You start to understand the draw. You’ve worked here in the mornings, setting up chairs and tables and watching people go by and it makes sense. You’ve seen them go from grabbing 2 euro coffee in Heartbreak to browsing in Loot, Emporium or Om Diva, gradually parading down past the long-haired and ever stylish Drury-dancer into either Mani or Roots . It’s interesting how these establishments added to the collapsing-star-like pull of this street. Both spots opened at the height of açai and slice pizza hype and have ridden this train ever since. Trendy, it’s all so trendy. Everything on the street works together in a perfect safe haven in the metropolitan gullet, surrounded by Dublin’s otherwise bleak edges.
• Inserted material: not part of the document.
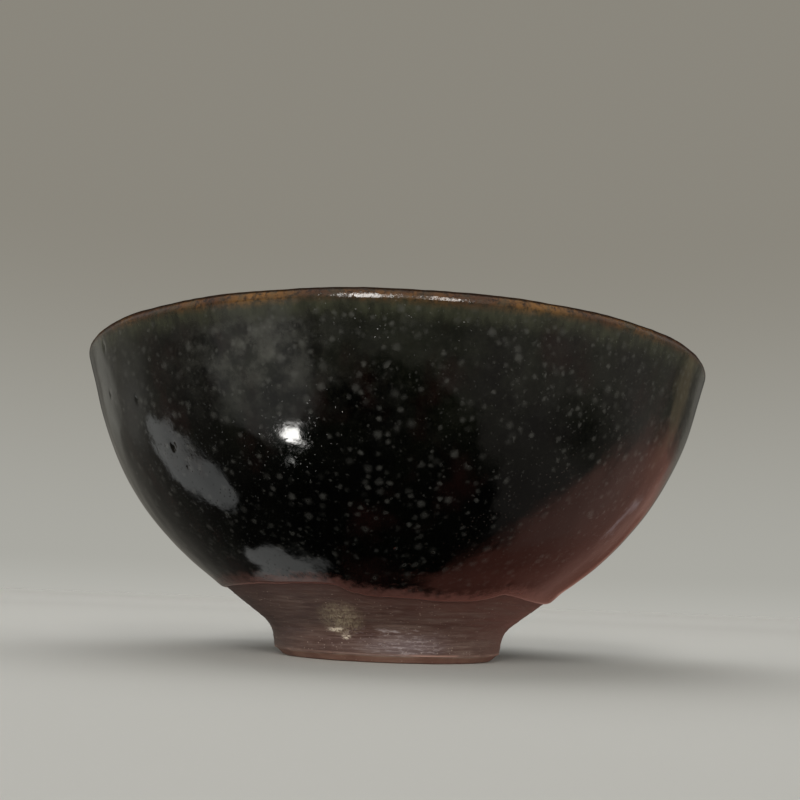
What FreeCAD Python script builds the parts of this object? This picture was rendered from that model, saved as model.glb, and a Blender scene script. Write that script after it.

You wonder, as the front of your boot fills up with a sticky fluid (presumably Cola, if the street was designed much like Newgrange) how it is that, regardless of what time it is, the sun always blasts Drury’s red bricks from a – not so often seen by bartenders – sunrise to a gold-clad sunset that you regularly find yourself in the background of? Time? 11pm: perfect. You’re in for the next wave of customers as the off-licences closed an hour ago and people’s beer will have run out. Both hands pulling pints now, two Guinness in your right and Asahi in your left, your eyes dot around to see Sinn Féin politicians, street interviewers, former college SU presidents, rugby and football heads alike, tattoo artists, musicians, regulars, other bartenders, your own distraught reflection in a mirror. Generally speaking, there is a sense of community, creativity and inclusivity that’s new and refreshing to Dublin.
Street partying in city centres is seen all across Europe. It’s integral to a city’s culture to be able to enjoy yourself and feel safe and at home on the streets of your own town. When managed correctly, as is the case by the businesses on Drury St, Fade St, South William St and Stephens St, (who work in tandem with city council to maintain these streets) we allow people to feel a sense of togetherness that can’t be matched in the commercialised and disconnected night clubs which have proven to be less and less of a safe space for many. Nights like Culture Night, when this kind of activity spreads to all corners of the city with street raves and alley concerts, should be further encouraged and not wrongfully punished as was the case with certain streets this year.
It’s 1am and somebody just threw up on the stairs. You start to question your career choices.